O mito do Multitasking

6 Mar 2019

Atender o telefone, enquanto se faz o jantar. Falar com o marido ou mulher, enquanto se ajuda o filho com os trabalhos de casa. Estar no meio de uma conversa importante, ao mesmo tempo que responde rapidamente a uma mensagem/email que acabou de entrar. Espreitar as notificações, no meio de uma reunião. Atender um cliente, enquanto se responde a uma mensagem de um colega que acabou de entrar. Escrever um recado, enquanto se espreita o Instagram ou o Facebook. Certamente, terá muitos outros exemplos para acrescentar…

Isto mostra-nos a vida acelerada e atarefada que todos temos: a partilha da atenção por mil e uma coisas. Uma competência que parece que fomos treinando e que até acreditamos que conseguimos gerir. Mas a verdade é que não conseguimos, não é possível.

Quando o tema é multitasking, não podemos deixar de lado a responsabilidade que temos enquanto pais, educadores.
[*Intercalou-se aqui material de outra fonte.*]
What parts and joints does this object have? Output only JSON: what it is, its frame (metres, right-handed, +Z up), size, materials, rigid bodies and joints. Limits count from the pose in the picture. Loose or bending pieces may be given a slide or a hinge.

Quantos de nós, fica com o telemóvel ao lado, enquanto brinca ou estuda com os filhos, desviando a atenção plena daquele momento, sempre que entra uma notificação, que na maioria das vezes nem tem qualquer importância. À semelhança das tarefas apontadas anteriormente, é essencial viver o aqui e o agora. Dar valor ao que estamos a fazer e a viver, para que o nosso cérebro não entre em curto circuito e se desligue do que realmente é importante naquele momento. Não é fácil, certamente, mas não é impossível. Treinamos o corpo para sermos mais saudáveis, porque não fazer o mesmo com cérebro para que se “dedique” ao que está a tomar a sua atenção.

Herbert Simon, cientista cognitivo, diz-nos que aquilo que a informação consome é a atenção. Quanto mais informação temos ao mesmo tempo, mais pobre é a nossa atenção para cada uma das tarefas.

Segundo o psicólogo Daniel Goleman, o cérebro não presta atenção a várias tarefas ao mesmo tempo, fazendo com que o nosso cérebro mude de uma tarefa para a outra. Há uma alternância. É uma ação em série e não em paralelo. Até aqui tudo bem, o problema é que de cada vez que desviamos a atenção para outra tarefa, mesmo que por alguns segundos, quando voltamos à mesma, já perdemos parte da concentração. Se o que interrompemos exigia muita atenção, a tarefa sairá prejudicada ou demoraremos mais tempo para recuperar o mesmo nível de atenção e completar o que estávamos a fazer. Se a quem estávamos a dar atenção era a uma pessoa, a mensagem que transmitimos, enquanto desviamos a atenção para verificar uma notificação, é de indiferença - Phubbing (palavra inventada para descrever o ato de ignorar o outro por prestar atenção ao dispositivo electrónico).

O prejuízo do multitasking - mais do que uma tarefa ao mesmo tempo - é transversal às várias áreas da nossa vida. Tornamo-nos incapazes para filtrar o “ruído” (as mil distrações) do sinal (aquilo a que pretendemos prestar atenção). Cria confusão sobre o que é verdadeiramente importante para nós. 

Algumas pessoas vão defendendo que conseguem efetivamente fazer várias tarefas em simultâneo, mas um grupo de cientistas da Universidade de Stanford descobriu que estas pessoas têm é menor capacidade de manter o foco da atenção numa dada tarefa. Analisando a atividade cerebral destas pessoas quando se tentam focar numa só tarefa, os cientistas verificaram que os seus cérebros continuam a disparar ação em várias áreas corticais, o que indica distração.

A boa notícia é que o controlo cognitivo é passível de ser treinado, levando progressivamente a uma maior capacidade de focar a atenção e resistir às distrações.